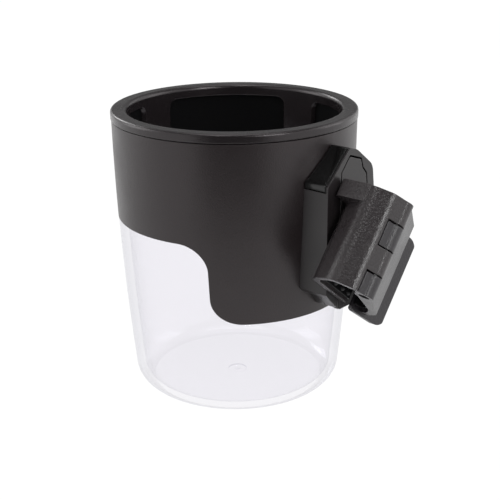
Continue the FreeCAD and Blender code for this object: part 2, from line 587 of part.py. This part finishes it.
def spring_span():
    """The v range of the spring's pocket, in the upper end of the lower body knuckle."""
    low, high = knuckle_span(BODY_KNUCKLES[1])
    return low + JAW_SPRING_SEAT, high - BARREL_GAP


def jaw_spring():
    low, high = spring_span()
    coil = helix_coil(JAW_COIL_RADIUS, JAW_WIRE_RADIUS, JAW_COIL_PITCH, high - low - 2 * JAW_COIL_END_GAP)
    coil.rotate(Vector(0, 0, 0), Vector(1, 0, 0), -90)
    coil.translate(Vector(HINGE_U, low + JAW_COIL_END_GAP, HINGE_W))
    return place_clamp(coil)


def pad_domes(columns, start, end, side):
    """Rows of domes on the flat pad face from (u, w) start to end; side is their direction in w, +1 or -1."""
    slope = (end[1] - start[1]) / (end[0] - start[0])
    scale = side / math.hypot(1.0, slope)
    out = Vector(-slope * scale, 0, scale)
    first = CLAMP_BOTTOM + PAD_END_GAP + DOME_END_GAP
    last = CLAMP_TOP - PAD_END_GAP - DOME_END_GAP
    domes = []
    for u in columns:
        for row in range(DOME_ROWS):
            v = first + (last - first) * row / (DOME_ROWS - 1)
            foot = Vector(u, v, start[1] + slope * (u - start[0]))
            sphere = Part.makeSphere(DOME_RADIUS, foot - out * (DOME_RADIUS - DOME_HEIGHT))
            slab = Part.makeCylinder(DOME_RADIUS, DOME_RADIUS + DOME_ROOT, foot - out * DOME_ROOT, out)
            domes.append(sphere.common(slab))
    return domes


def body_pad():
    pad = prism_v(BODY_PAD_SECTION, CLAMP_BOTTOM + PAD_END_GAP, CLAMP_TOP - PAD_END_GAP)
    domes = pad_domes(BODY_DOME_COLUMNS, BODY_PAD_SECTION[-2], BODY_PAD_SECTION[-1], 1)
    return place_clamp(pad.fuse(domes))


def jaw_pad():
    pad = prism_v(JAW_PAD_SECTION, CLAMP_BOTTOM + PAD_END_GAP, CLAMP_TOP - PAD_END_GAP)
    domes = pad_domes(JAW_DOME_COLUMNS, JAW_PAD_SECTION[-1], JAW_PAD_SECTION[-2], -1)
    return place_clamp(pad.fuse(domes))


def all_parts():
    parts = {
        "clear_cup": clear_cup(),
        "outer_sleeve": outer_sleeve(),
        "rim_collar": rim_collar(),
        "receiver_base": receiver_base(),
        "receiver_housing": receiver_housing(),
        "receiver_screws": receiver_screws(),
        "release_button": release_button(),
        "button_spring": button_spring(),
        "latch_leaf": latch_leaf(),
        "tongue": tongue(),
        "friction_washer": friction_washer(),
        "spring_washer": spring_washer(),
        "pivot_nut": pivot_nut(),
        "pivot_screw": pivot_screw(),
        "clamp_body": clamp_body(),
        "clamp_jaw": clamp_jaw(),
        "hinge_pin": hinge_pin(),
        "jaw_spring": jaw_spring(),
        "body_pad": body_pad(),
        "jaw_pad": jaw_pad(),
    }
    for index in range(WINDOW_COUNT):
        parts["grip_pad_%d" % (index + 1)] = grip_pad(index)
    return parts


os.makedirs("parts", exist_ok=True)
for name, shape in all_parts().items():
    shape.exportStep("parts/%s.step" % name)
    print(name, len(shape.Solids), shape.isValid(), round(shape.Volume, 1))
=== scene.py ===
import math

import bpy
from mathutils import Matrix, Vector


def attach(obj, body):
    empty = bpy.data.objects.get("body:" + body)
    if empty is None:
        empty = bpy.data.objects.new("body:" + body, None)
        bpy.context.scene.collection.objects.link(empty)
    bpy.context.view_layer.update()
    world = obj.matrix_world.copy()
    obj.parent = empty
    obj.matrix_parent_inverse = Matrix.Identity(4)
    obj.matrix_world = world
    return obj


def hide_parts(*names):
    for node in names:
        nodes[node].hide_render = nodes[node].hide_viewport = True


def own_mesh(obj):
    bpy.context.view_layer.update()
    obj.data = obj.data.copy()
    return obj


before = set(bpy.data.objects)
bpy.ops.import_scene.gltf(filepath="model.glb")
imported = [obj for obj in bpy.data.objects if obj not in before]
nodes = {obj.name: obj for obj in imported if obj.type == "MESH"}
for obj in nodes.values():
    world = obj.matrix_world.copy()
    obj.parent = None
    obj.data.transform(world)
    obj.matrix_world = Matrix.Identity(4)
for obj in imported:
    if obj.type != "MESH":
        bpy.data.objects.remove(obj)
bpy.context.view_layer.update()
scene = bpy.context.scene

# ---- camera: the photograph's viewpoint, in the row frame ----
CAMERA_PLACE = Vector((0.2608, -0.2896, 0.1926))
CAMERA_FORWARD = Vector((-0.6193, 0.7072, -0.3411))
CAMERA_ROLL = -0.00775
CAMERA_LENS = 76.49
CAMERA_SENSOR = 36.0
UP = Vector((0, 0, 1))


def make_camera():
    forward = CAMERA_FORWARD.normalized()
    right = forward.cross(UP).normalized()
    up = right.cross(forward)
    rolled_right = math.cos(CAMERA_ROLL) * right + math.sin(CAMERA_ROLL) * up
    rolled_up = math.cos(CAMERA_ROLL) * up - math.sin(CAMERA_ROLL) * right
    turn = Matrix((rolled_right, rolled_up, -forward)).transposed().to_4x4()
    data = bpy.data.cameras.new("camera")
    data.lens = CAMERA_LENS
    data.sensor_width = CAMERA_SENSOR
    camera = bpy.data.objects.new("camera", data)
    camera.matrix_world = Matrix.Translation(CAMERA_PLACE) @ turn
    scene.collection.objects.link(camera)
    scene.camera = camera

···

**Description of the task**: Transcribe word for word the lines from the one holding "return parts" through the one holding "scene = bpy.context.scene". Include both, and add nothing.

**Response below**:
    return parts


os.makedirs("parts", exist_ok=True)
for name, shape in all_parts().items():
    shape.exportStep("parts/%s.step" % name)
    print(name, len(shape.Solids), shape.isValid(), round(shape.Volume, 1))
=== scene.py ===
import math

import bpy
from mathutils import Matrix, Vector


def attach(obj, body):
    empty = bpy.data.objects.get("body:" + body)
    if empty is None:
        empty = bpy.data.objects.new("body:" + body, None)
        bpy.context.scene.collection.objects.link(empty)
    bpy.context.view_layer.update()
    world = obj.matrix_world.copy()
    obj.parent = empty
    obj.matrix_parent_inverse = Matrix.Identity(4)
    obj.matrix_world = world
    return obj


def hide_parts(*names):
    for node in names:
        nodes[node].hide_render = nodes[node].hide_viewport = True


def own_mesh(obj):
    bpy.context.view_layer.update()
    obj.data = obj.data.copy()
    return obj


before = set(bpy.data.objects)
bpy.ops.import_scene.gltf(filepath="model.glb")
imported = [obj for obj in bpy.data.objects if obj not in before]
nodes = {obj.name: obj for obj in imported if obj.type == "MESH"}
for obj in nodes.values():
    world = obj.matrix_world.copy()
    obj.parent = None
    obj.data.transform(world)
    obj.matrix_world = Matrix.Identity(4)
for obj in imported:
    if obj.type != "MESH":
        bpy.data.objects.remove(obj)
bpy.context.view_layer.update()
scene = bpy.context.scene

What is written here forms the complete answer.